What you should do ▸
Show all lines that include the string "materials"; copy each one.

Data shown ▸

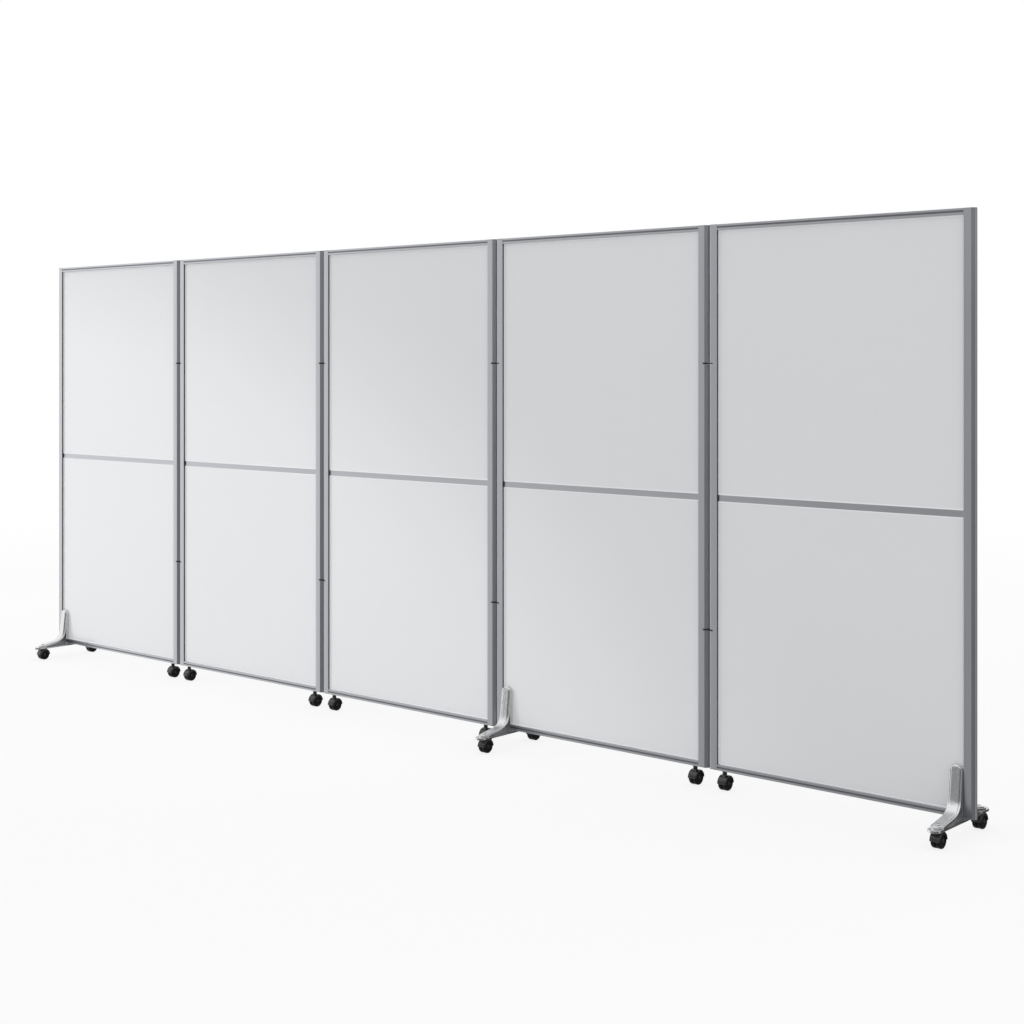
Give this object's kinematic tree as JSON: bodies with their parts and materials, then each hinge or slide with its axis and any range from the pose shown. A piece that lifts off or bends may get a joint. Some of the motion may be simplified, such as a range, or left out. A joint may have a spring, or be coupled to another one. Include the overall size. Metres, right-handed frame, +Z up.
{
  "type": "rolling partition",
  "caption": "Long folding room divider: framed white writing boards joined edge to edge by two-pivot hinges, on cast feet and twin-wheel casters.",
  "frame": {"origin": "on the floor, under the middle of the row of panels, halfway between its front and back", "axes": "+X along the straight row of panels, to the right as seen from the front; -Y out of the front; +Z up"},
  "size_m": [4.627, 0.344, 1.829],
  "materials": {
    "frame": "satin anodised extrusion",
    "board": "smooth glossy white writing surface",
    "foot": "polished casting",
    "hinge": "satin black",
    "caster_hood": "semi-gloss black moulding",
    "caster_wheel": "matte black moulding"
  },
  "bodies": {
    "panel_1": {"panel_1_left_stile": "frame", "panel_1_right_stile": "frame", "panel_1_top_rail": "frame", "panel_1_bottom_rail": "frame", "panel_1_board": "board", "left_foot": "foot"},
    "panel_2": {"panel_2_left_stile": "frame", "panel_2_right_stile": "frame", "panel_2_top_rail": "frame", "panel_2_bottom_rail": "frame", "panel_2_board": "board"},
    "panel_3": {"panel_3_left_stile": "frame", "panel_3_right_stile": "frame", "panel_3_top_rail": "frame", "panel_3_bottom_rail": "frame", "panel_3_board": "board"},
    "panel_4": {"panel_4_left_stile": "frame", "panel_4_right_stile": "frame", "panel_4_top_rail": "frame", "panel_4_bottom_rail": "frame", "panel_4_board": "board", "middle_foot": "foot"},
    "panel_5": {"panel_5_left_stile": "frame", "panel_5_right_stile": "frame", "panel_5_top_rail": "frame", "panel_5_bottom_rail": "frame", "panel_5_board": "board", "right_foot": "foot"},
    "hinge_3_4": {"hinge_3_4": "hinge"},
    "hinge_4_5": {"hinge_4_5": "hinge"},
    "hinge_2_3": {"hinge_2_3": "hinge"},
    "hinge_1_2": {"hinge_1_2": "hinge"},
    "left_foot_front_caster_swivel": {"left_foot_front_caster_housing": "caster_hood"},
    "left_foot_front_caster_rolling": {"left_foot_front_caster_wheels": "caster_wheel"},
    "left_foot_rear_caster_swivel": {"left_foot_rear_caster_housing": "caster_hood"},
    "left_foot_rear_caster_rolling": {"left_foot_rear_caster_wheels": "caster_wheel"},
    "panel_1_right_caster_swivel": {"panel_1_right_caster_housing": "caster_hood"},
    "panel_1_right_caster_rolling": {"panel_1_right_caster_wheels": "caster_wheel"},
    "panel_2_left_caster_swivel": {"panel_2_left_caster_housing": "caster_hood"},
    "panel_2_left_caster_rolling": {"panel_2_left_caster_wheels": "caster_wheel"},
    "panel_2_right_caster_swivel": {"panel_2_right_caster_housing": "caster_hood"},
    "panel_2_right_caster_rolling": {"panel_2_right_caster_wheels": "caster_wheel"},
    "panel_3_left_caster_swivel": {"panel_3_left_caster_housing": "caster_hood"},
    "panel_3_left_caster_rolling": {"panel_3_left_caster_wheels": "caster_wheel"},
    "panel_3_right_caster_swivel": {"panel_3_right_caster_housing": "caster_hood"},
    "panel_3_right_caster_rolling": {"panel_3_right_caster_wheels": "caster_wheel"},
    "middle_foot_front_caster_swivel": {"middle_foot_front_caster_housing": "caster_hood"},
    "middle_foot_front_caster_rolling": {"middle_foot_front_caster_wheels": "caster_wheel"},
    "middle_foot_rear_caster_swivel": {"middle_foot_rear_caster_housing": "caster_hood"},
    "middle_foot_rear_caster_rolling": {"middle_foot_rear_caster_wheels": "caster_wheel"},
    "panel_4_right_caster_swivel": {"panel_4_right_caster_housing": "caster_hood"},
    "panel_4_right_caster_rolling": {"panel_4_right_caster_wheels": "caster_wheel"},
    "panel_5_left_caster_swivel": {"panel_5_left_caster_housing": "caster_hood"},
    "panel_5_left_caster_rolling": {"panel_5_left_caster_wheels": "caster_wheel"},
    "right_foot_front_caster_swivel": {"right_foot_front_caster_housing": "caster_hood"},
    "right_foot_front_caster_rolling": {"right_foot_front_caster_wheels": "caster_wheel"},
    "right_foot_rear_caster_swivel": {"right_foot_rear_caster_housing": "caster_hood"},
    "right_foot_rear_caster_rolling": {"right_foot_rear_caster_wheels": "caster_wheel"}
  },
  "joints": [
    {"name": "hinge_3_4_on_panel_3", "type": "hinge", "parent": "panel_3", "child": "hinge_3_4", "pos_m": [0.4483, 0, 0.9465], "axis": [0, 0, 1], "range_deg": [-90, 90]},
    {"name": "panel_4_on_hinge_3_4", "type": "hinge", "parent": "hinge_3_4", "child": "panel_4", "pos_m": [0.4777, 0, 0.9465], "axis": [0, 0, -1], "range_deg": [-90, 90]},
    {"name": "hinge_4_5_on_panel_4", "type": "hinge", "parent": "panel_4", "child": "hinge_4_5", "pos_m": [1.3743, 0, 0.9465], "axis": [0, 0, 1], "range_deg": [-90, 90]},
    {"name": "panel_5_on_hinge_4_5", "type": "hinge", "parent": "hinge_4_5", "child": "panel_5", "pos_m": [1.4037, 0, 0.9465], "axis": [0, 0, -1], "range_deg": [-90, 90]},
    {"name": "hinge_2_3_on_panel_3", "type": "hinge", "parent": "panel_3", "child": "hinge_2_3", "pos_m": [-0.4483, 0, 0.9465], "axis": [0, 0, 1], "range_deg": [-90, 90]},
    {"name": "panel_2_on_hinge_2_3", "type": "hinge", "parent": "hinge_2_3", "child": "panel_2", "pos_m": [-0.4777, 0, 0.9465], "axis": [0, 0, -1], "range_deg": [-90, 90]},
    {"name": "hinge_1_2_on_panel_2", "type": "hinge", "parent": "panel_2", "child": "hinge_1_2", "pos_m": [-1.3743, 0, 0.9465], "axis": [0, 0, 1], "range_deg": [-90, 90]},
    {"name": "panel_1_on_hinge_1_2", "type": "hinge", "parent": "hinge_1_2", "child": "panel_1", "pos_m": [-1.4037, 0, 0.9465], "axis": [0, 0, -1], "range_deg": [-90, 90]},
    {"name": "left_foot_front_caster_swivels", "type": "hinge", "parent": "panel_1", "child": "left_foot_front_caster_swivel", "pos_m": [-2.2575, -0.132, 0.064], "axis": [0, 0, 1], "continuous": true},
    {"name": "left_foot_front_caster_rolls", "type": "hinge", "parent": "left_foot_front_caster_swivel", "child": "left_foot_front_caster_rolling", "pos_m": [-2.2575, -0.128, 0.0235], "axis": [1, 0, 0], "continuous": true},
    {"name": "left_foot_rear_caster_swivels", "type": "hinge", "parent": "panel_1", "child": "left_foot_rear_caster_swivel", "pos_m": [-2.2575, 0.132, 0.064], "axis": [0, 0, 1], "continuous": true},
    {"name": "left_foot_rear_caster_rolls", "type": "hinge", "parent": "left_foot_rear_caster_swivel", "child": "left_foot_rear_caster_rolling", "pos_m": [-2.2575, 0.136, 0.0235], "axis": [1, 0, 0], "continuous": true},
    {"name": "panel_1_right_caster_swivels", "type": "hinge", "parent": "panel_1", "child": "panel_1_right_caster_swivel", "pos_m": [-1.4465, 0, 0.064], "axis": [0, 0, 1], "continuous": true},
    {"name": "panel_1_right_caster_rolls", "type": "hinge", "parent": "panel_1_right_caster_swivel", "child": "panel_1_right_caster_rolling", "pos_m": [-1.4465, 0.004, 0.0235], "axis": [1, 0, 0], "continuous": true},
    {"name": "panel_2_left_caster_swivels", "type": "hinge", "parent": "panel_2", "child": "panel_2_left_caster_swivel", "pos_m": [-1.3315, 0, 0.064], "axis": [0, 0, 1], "continuous": true},
    {"name": "panel_2_left_caster_rolls", "type": "hinge", "parent": "panel_2_left_caster_swivel", "child": "panel_2_left_caster_rolling", "pos_m": [-1.3315, 0.004, 0.0235], "axis": [1, 0, 0], "continuous": true},
    {"name": "panel_2_right_caster_swivels", "type": "hinge", "parent": "panel_2", "child": "panel_2_right_caster_swivel", "pos_m": [-0.5205, 0, 0.064], "axis": [0, 0, 1], "continuous": true},
    {"name": "panel_2_right_caster_rolls", "type": "hinge", "parent": "panel_2_right_caster_swivel", "child": "panel_2_right_caster_rolling", "pos_m": [-0.5205, 0.004, 0.0235], "axis": [1, 0, 0], "continuous": true},
    {"name": "panel_3_left_caster_swivels", "type": "hinge", "parent": "panel_3", "child": "panel_3_left_caster_swivel", "pos_m": [-0.4055, 0, 0.064], "axis": [0, 0, 1], "continuous": true},
    {"name": "panel_3_left_caster_rolls", "type": "hinge", "parent": "panel_3_left_caster_swivel", "child": "panel_3_left_caster_rolling", "pos_m": [-0.4055, 0.004, 0.0235], "axis": [1, 0, 0], "continuous": true},
    {"name": "panel_3_right_caster_swivels", "type": "hinge", "parent": "panel_3", "child": "panel_3_right_caster_swivel", "pos_m": [0.4055, 0, 0.064], "axis": [0, 0, 1], "continuous": true},
    {"name": "panel_3_right_caster_rolls", "type": "hinge", "parent": "panel_3_right_caster_swivel", "child": "panel_3_right_caster_rolling", "pos_m": [0.4055, 0.004, 0.0235], "axis": [1, 0, 0], "continuous": true},
    {"name": "middle_foot_front_caster_swivels", "type": "hinge", "parent": "panel_4", "child": "middle_foot_front_caster_swivel", "pos_m": [0.5205, -0.132, 0.064], "axis": [0, 0, 1], "continuous": true},
    {"name": "middle_foot_front_caster_rolls", "type": "hinge", "parent": "middle_foot_front_caster_swivel", "child": "middle_foot_front_caster_rolling", "pos_m": [0.5205, -0.128, 0.0235], "axis": [1, 0, 0], "continuous": true},
    {"name": "middle_foot_rear_caster_swivels", "type": "hinge", "parent": "panel_4", "child": "middle_foot_rear_caster_swivel", "pos_m": [0.5205, 0.132, 0.064], "axis": [0, 0, 1], "continuous": true},
    {"name": "middle_foot_rear_caster_rolls", "type": "hinge", "parent": "middle_foot_rear_caster_swivel", "child": "middle_foot_rear_caster_rolling", "pos_m": [0.5205, 0.136, 0.0235], "axis": [1, 0, 0], "continuous": true},
    {"name": "panel_4_right_caster_swivels", "type": "hinge", "parent": "panel_4", "child": "panel_4_right_caster_swivel", "pos_m": [1.3315, 0, 0.064], "axis": [0, 0, 1], "continuous": true},
    {"name": "panel_4_right_caster_rolls", "type": "hinge", "parent": "panel_4_right_caster_swivel", "child": "panel_4_right_caster_rolling", "pos_m": [1.3315, 0.004, 0.0235], "axis": [1, 0, 0], "continuous": true},
    {"name": "panel_5_left_caster_swivels", "type": "hinge", "parent": "panel_5", "child": "panel_5_left_caster_swivel", "pos_m": [1.4465, 0, 0.064], "axis": [0, 0, 1], "continuous": true},
    {"name": "panel_5_left_caster_rolls", "type": "hinge", "parent": "panel_5_left_caster_swivel", "child": "panel_5_left_caster_rolling", "pos_m": [1.4465, 0.004, 0.0235], "axis": [1, 0, 0], "continuous": true},
    {"name": "right_foot_front_caster_swivels", "type": "hinge", "parent": "panel_5", "child": "right_foot_front_caster_swivel", "pos_m": [2.2575, -0.132, 0.064], "axis": [0, 0, 1], "continuous": true},
    {"name": "right_foot_front_caster_rolls", "type": "hinge", "parent": "right_foot_front_caster_swivel", "child": "right_foot_front_caster_rolling", "pos_m": [2.2575, -0.128, 0.0235], "axis": [1, 0, 0], "continuous": true},
    {"name": "right_foot_rear_caster_swivels", "type": "hinge", "parent": "panel_5", "child": "right_foot_rear_caster_swivel", "pos_m": [2.2575, 0.132, 0.064], "axis": [0, 0, 1], "continuous": true},
    {"name": "right_foot_rear_caster_rolls", "type": "hinge", "parent": "right_foot_rear_caster_swivel", "child": "right_foot_rear_caster_rolling", "pos_m": [2.2575, 0.136, 0.0235], "axis": [1, 0, 0], "continuous": true}
  ]
}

Correct answer ▸
Give this object's kinematic tree as JSON: bodies with their parts and materials, then each hinge or slide with its axis and any range from the pose shown. A piece that lifts off or bends may get a joint. Some of the motion may be simplified, such as a range, or left out. A joint may have a spring, or be coupled to another one. Include the overall size. Metres, right-handed frame, +Z up.
  "materials": {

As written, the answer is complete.